Salovey’s election to the board is part of a larger vision to serve as “a presence in Washington.” Since his first address as University president at the freshman assembly in August 2013, Salovey has stressed an outward approach to education access.
“This morning I worry about whether the American dream is still possible and whether education is still the best ticket to socioeconomic mobility,” Salovey said in the 2013 address.
And months later, he joined 100 other university presidents at the White House to discuss access to universities and colleges despite socioeconomic barriers with former President Barack Obama.
But for the two years that campus was rife with controversy, Salovey stayed relatively silent on federal issues.
That is, until the election of President Donald Trump. As Trump issued a rollback of DACA and announced new immigration bans, Salovey shifted his focus back to Washington, expressing his commitment to advocate in the Capitol in emails to the Yale community and penning a direct letter to Trump calling for protections for DACA recipients. Salovey has also said he will consider traveling to Washington more often in order to increase Yale’s lobbying clout.
According to long-time Yale administrator Sam Chauncey ’57, who served as special assistant to former University President Kingman Brewster between 1963 and 1977, Yale’s presidents have lobbied in Washington since the late ’60s, when Brewster traveled to the Capitol to voice his concerns over a bill that outlawed mandatory retirement. Later in his tenure, Brewster increased the lobbying trips from just once to four times a year.
Brewster eventually resigned from the Yale presidency to become ambassador to the United Kingdom after he was nominated for the position by former U.S. President Jimmy Carter in 1977.
Levin had similarly close ties with Washington. As a professor of labor economics, Levin testified before Congress on several occasions about economic issues, Chauncey said.
Just a week and a half after former President George W. Bush took office in 2001, Levin and his wife, Jane Levin, stayed at the White House and joined the first couple at Sunday church services. In the midst of his presidency, Levin was appointed to the Iraq Intelligence Commission, which examined the intelligence reports that prompted the 2003 invasion of Iraq. He served on Obama’s Council of Advisors on Science and Technology, and, later in 2010, Levin was rumored to be a contender to replace Larry Summers, an economic advisor to Obama.

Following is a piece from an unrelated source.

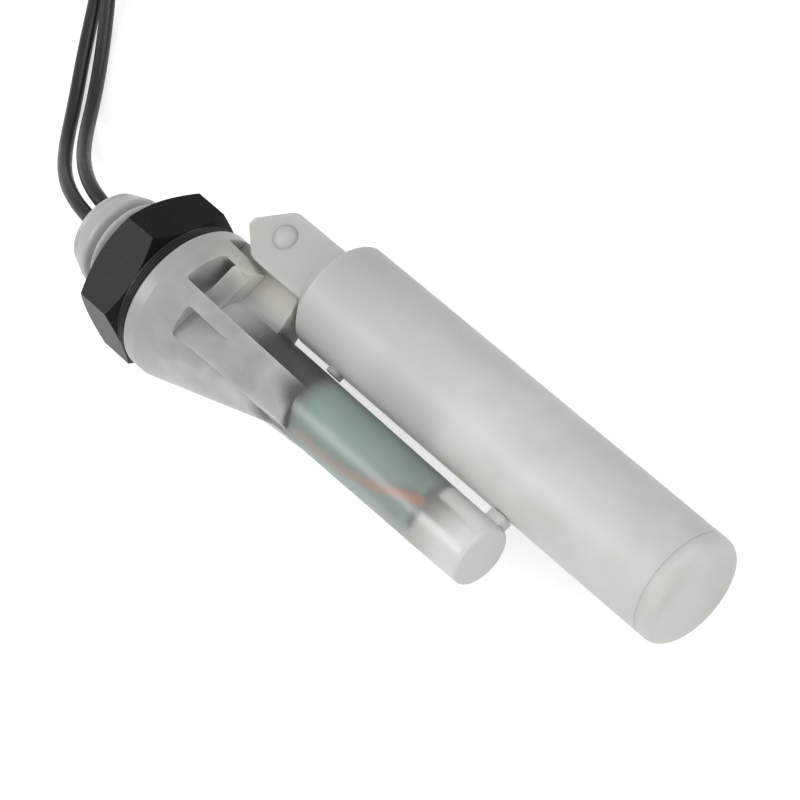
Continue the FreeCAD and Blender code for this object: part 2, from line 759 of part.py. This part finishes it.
def coil_centre(lead):
    """The middle of a coil, to the right of the first lead where it arrives."""
    heading = math.radians(COIL_HEADING)
    reach = coil_outer_r(1) + (lead - 1) * COIL_OFFSET
    return Vec(COIL_ENTRY[0] + reach * math.sin(heading), COIL_ENTRY[1] - reach * math.cos(heading), 0)


def lead_coil(lead):
    """The outer shape of a lead's flat coil. The second lies on the first."""
    base = coil_centre(lead) + Vec(0, 0, COIL_Z + (lead - 1) * LEAD_D)
    outer = Part.makeCylinder(coil_outer_r(lead) + LEAD_D / 2, LEAD_D, base)
    return outer.cut(Part.makeCylinder(coil_inner_r(lead) - LEAD_D / 2, LEAD_D, base))


def stripped_end(lead):
    """The lead's tinned strands, in the middle of its coil."""
    height = COIL_Z + (lead - 0.5) * LEAD_D
    start = coil_centre(lead) + Vec(coil_inner_r(lead) - COIL_CURL_R, -COIL_CURL_R, height)
    return Part.makeCylinder(STRIPPED_D / 2, LEAD_STRIP, start, Vec(-1, 0, 0))


def coil_tie():
    """A flat tie round both coils."""
    lower, upper = coil_centre(1), coil_centre(2)
    middle = (lower.y + upper.y) / 2
    y0, y1 = middle - TIE_W / 2, middle + TIE_W / 2
    off = y1 - lower.y
    hole = lower.x + math.sqrt((coil_inner_r(1) - LEAD_D / 2) ** 2 - off**2)
    rim = max(lower.x + coil_outer_r(1), upper.x + coil_outer_r(2)) + LEAD_D / 2
    x0, x1, top = hole - TIE_SLACK - TIE_T, rim + TIE_SLACK + TIE_T, COIL_Z + 2 * LEAD_D
    band = box(x0, x1, y0, y1, FLOOR_Z, top + TIE_T)
    return band.cut(box(x0 + TIE_T, x1 - TIE_T, y0 - 1, y1 + 1, COIL_Z, top))


def lead_wire(lead):
    solid, length, radii = wire_along(lead_route(lead), LEAD_D)
    section = math.pi * LEAD_D**2 / 4
    ratio = solid.Volume / (section * length)
    print("lead", lead, "length", round(length, 1), "volume ratio", round(ratio, 4))
    print("  radii", [round(r, 1) for r in radii])
    return solid.cut(box(FILL_X, FILL_X + LEAD_D, -BORE_R, BORE_R, -BORE_R, BORE_R))


def build():
    cores = [lead_core(LEAD_1_Y), lead_core(LEAD_2_Y)]
    tails = [lead_tail(LEAD_1_Y), lead_tail(LEAD_2_Y)]
    joints = [solder_joint_1(), solder_joint_2()]
    near, far, glass = reed_blade_near(), reed_blade_far(), reed_glass()
    core, cover = return_core(), return_cover()
    sleeve, tip_joint = reed_sleeve(), joint_sleeve()
    parts = {
        "stem_body": stem_body(),
        "hex_nut": hex_nut(),
        "sealing_washer": sealing_washer(),
        "float_shell": float_shell(),
        "float_end_cap": float_end_cap(),
        "float_magnet": float_magnet(),
        "magnet_plug": magnet_plug(),
        "hinge_pin": hinge_pin(),
        "stem_potting": potting(FILL_X, CLEAR_X, cores + tails + joints + [near, core, cover]),
        "tip_potting": potting(
            CLEAR_X, TUBE_END_X, [near, far, reed_envelope(), core, cover, sleeve, tip_joint]
        ),
        "reed_glass": glass,
        "reed_blade_near": near,
        "reed_blade_far": far,
        "reed_sleeve": sleeve,
        "return_wire_core": core,
        "return_wire_cover": cover,
        "tip_joint_sleeve": tip_joint,
        "solder_joint_1": joints[0],
        "solder_joint_2": joints[1],
        "coil_tie": coil_tie(),
    }
    for lead in (1, 2):
        parts["lead_%d_core" % lead] = cores[lead - 1]
        parts["lead_%d_tail" % lead] = tails[lead - 1]
        parts["lead_%d_wire" % lead] = lead_wire(lead)
        parts["lead_%d_coil" % lead] = lead_coil(lead)
        parts["lead_%d_stripped_end" % lead] = stripped_end(lead)
    return parts


def main():
    os.makedirs("parts", exist_ok=True)
    for name, shape in build().items():
        print(name, "solids", len(shape.Solids), "valid", shape.isValid(), "volume", round(shape.Volume, 1))
        shape.exportStep("parts/" + name + ".step")


main()
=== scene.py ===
"""A side-mounted float level switch: its finish, its thread and its two flying leads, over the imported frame.

+X runs along the stem from its thread to its closed tip, +Y from the stem to the float and +Z up, along the
hinge pin. Sizes are in millimetres, and become metres with MM, unless a comment gives another unit.
"""

import json
import math

import bmesh
import bpy
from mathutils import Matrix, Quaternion, Vector

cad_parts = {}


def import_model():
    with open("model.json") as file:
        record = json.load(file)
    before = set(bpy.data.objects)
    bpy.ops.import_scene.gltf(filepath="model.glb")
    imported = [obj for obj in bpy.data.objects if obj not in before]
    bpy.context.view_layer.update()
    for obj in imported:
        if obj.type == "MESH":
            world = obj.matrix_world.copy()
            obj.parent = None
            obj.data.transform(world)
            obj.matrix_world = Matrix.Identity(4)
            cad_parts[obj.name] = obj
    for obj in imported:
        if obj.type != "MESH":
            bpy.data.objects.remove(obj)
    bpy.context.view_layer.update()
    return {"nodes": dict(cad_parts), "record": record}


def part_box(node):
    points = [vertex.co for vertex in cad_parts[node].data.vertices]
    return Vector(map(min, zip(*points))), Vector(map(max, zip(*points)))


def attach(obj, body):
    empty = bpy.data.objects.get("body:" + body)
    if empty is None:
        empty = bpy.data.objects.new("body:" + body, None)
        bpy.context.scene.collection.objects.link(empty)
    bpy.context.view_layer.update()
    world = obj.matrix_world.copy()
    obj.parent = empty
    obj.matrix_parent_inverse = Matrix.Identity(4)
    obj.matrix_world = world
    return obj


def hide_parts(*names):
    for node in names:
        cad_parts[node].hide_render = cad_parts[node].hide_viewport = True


MM = 0.001
FLUSH = 0.03 * MM  # metres, the slack between faces that count as flush
WELD = 1e-6  # metres, the slack of a cut through the mesh

# ---------------------------------------------------------------- camera
CAMERA_PLACE = (282.1, -36.2, 418.4)
CAMERA_AIM = (39.1, 9.5, 0.0)
CAMERA_ROLL = -37.04  # degrees about the line of sight
CAMERA_LENS = 149.7
SENSOR_WIDTH = 36.0
VIEW_DEPTH = 10.0  # metres

# ---------------------------------------------------------------- studio
FLOOR_SIZE = 4.0  # metres
FLOOR_GREY = (0.6, 0.6, 0.6)
FLOOR_GLOW = 0.62
SKY_WHITE = (1.0, 1.0, 1.0, 1.0)
SKY_STRENGTH = 0.55
LAMPS = (  # name, place and side in metres, watts
    ("overhead", (0.1, 0.0, 1.0), 0.7, 1.0),
    ("side", (-0.55, -0.5, 0.75), 0.45, 5.0),
    ("back", (0.4, 0.8, 0.8), 0.6, 3.2),
    ("tip_side", (0.85, -0.4, 0.3), 0.5, 3.2),
)

# ---------------------------------------------------------------- where the milky plastic changes its look
# Each pair is where a change starts and where it ends.
THREAD_DARKENS = (-12.0, -8.0)  # along the stem, from here
COLLAR_LIGHTENS = (0.0, 9.0)
CONE_CLEARS = (10.0, 20.0)
CONE_TO_TUBE = (28.5, 31.5)
TUBE_PALES = (40.0, 54.0)
TUBE_SMOOTHS = (42.0, 54.0)
TUBE_CLEARS = (44.0, 54.0)
TIP_CLOUDS = (56.0, 63.0)
TIP_WHITENS = (58.0, 65.0)
WALL_THICKENS = (5.6, 7.0)  # away from the stem's axis
SPINE_SHADE_RISES = (4.5, 8.0)  # above the stem's axis, where the upper side of the cone and spine is painted darker as shade
LUG_STARTS = (4.5, 9.0)  # from the stem towards the float
FLOAT_WHITENS = (18.0, 55.0)  # along the float
MAGNET_SHADE_BLUR = 3.0  # the painted shade over the magnet's place fades over this length, on both sides of its edge

# ---------------------------------------------------------------- leads, as the CAD lays them
LEAD_D = 2.4
LEAD_1_EXIT = (-18.8, -0.7, 0.0)
LEAD_2_EXIT = (-18.8, 2.1, 0.0)
COIL_PITCH = 2.45
COIL_HEADING = 129.0  # degrees, the way the leads run into their coils
COIL_WHOLE_TURNS = 3
COIL_CURL_R = 4.8
CURL_ANGLES = (-20, -45, -70)  # degrees round the curl, between its two ends
CURL_WIDEN = 1.02  # the curve runs inside its points, so they lie this much farther out
POINTS_PER_TURN = 16
CURVE_ORDER = 3
STEPS_PER_POINT = 8
BEVEL_STEPS = 7  # Blender's bevel resolution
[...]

Over the course of his career, Salovey has served on the Social Psychology Program Advisory Panel at the National Science Foundation and the National Advisory Mental Health Council of the National Institute of Mental Health. But he does not have the same close ties to Washington as some former Yale presidents. Still, last month, he traveled to the capital to lobby for immigrant rights, among other issues, in closed-door meetings with White House policy staffers and six U.S. senators. Salovey said many of the congressmen have ties to Yale but declined to name them to prevent them from reacting to pressure from the press.
In the first three quarters of 2017, Yale spent $397,000 on lobbying, according to federal disclosure forms.
Hailey Fuchs | email@example.com
Clarification, Nov. 8: A previous version of this article said that Salovey’s professional career has few ties to Washington. In fact, he has served on the Social Psychology Program Advisory Panel at the National Science Foundation and the National Advisory Mental Health Council of the National Institute of Mental Health.